La notion de déséquilibre significatif

 

La notion de déséquilibre significatif fut introduite récemment dans le Code de commerce (Loi de modernisation de l’économie en août 2018), afin de contrôler et garantir, autant que faire se peut, une certaine justesse dans le contrat ; vérifier somme toute que l’objet du contrat ne fait pas peser un désavantage manifeste sur l’une des parties contractantes.

 

* En droit commercial

La notion de déséquilibre significatif est prévue par l’article L. 442-1 du Code de commerce, qui prévoit que : « I. – engage la responsabilité de son auteur et l’oblige à réparer le préjudice causé le fait, dans le cadre de la négociation commerciale, de la conclusion ou de l’exécution d’un contrat, par toute personne exerçant des activités de production, de distribution ou de services : (…) 2° De soumettre ou de tenter de soumettre l’autre partie à des obligations créant un déséquilibre significatif dans les droits et obligations des parties ; (…) » En droit commercial, la notion de déséquilibre significatif ne concerne que des relations entre professionnels. Ici, le déséquilibre significatif ne pourra être reconnu que si les obligations créent effectivement un déséquilibre.

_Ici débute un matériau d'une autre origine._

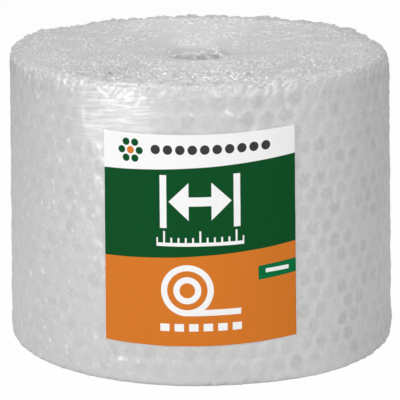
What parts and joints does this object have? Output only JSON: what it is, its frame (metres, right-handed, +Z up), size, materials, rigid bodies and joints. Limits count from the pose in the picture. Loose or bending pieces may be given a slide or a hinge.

La nullité ou la suppression pour l’avenir de la clause ou du contrat abusif peut être demandée par le Ministre de l’Economie ou le Ministère Public (art. L. 442-4 Code de commerce), ou par l’une des parties sur le fondement du défaut de contrepartie (art. 1169 Code civil).

En sus, le bénéficiaire de l’avantage significatif incriminé peut être condamné à des peines pécuniaires dont le montant peut être de (art. L. 442-4 Code de commerce) : « -cinq millions d’euros ; le triple du montant des avantages indument perçus ou obtenus ; 5 % du chiffre d’affaires hors taxes réalisé en France. »

 

* En droit de la consommation

La notion de déséquilibre significatif est aussi prévue par l’article L. 212-1 du Code de la consommation, qui prévoit que : « Dans les contrats conclus entre professionnels et consommateurs, sont abusives les clauses qui ont pour objet ou pour effet de créer, au détriment du consommateur, un déséquilibre significatif entre les droits et obligations des parties au contrat. » Dans ce cas, le déséquilibre significatif pourra être reconnu si l’obligation tend à soumettre, c’est-à-dire potentiellement et non effectivement, une partie à une autre.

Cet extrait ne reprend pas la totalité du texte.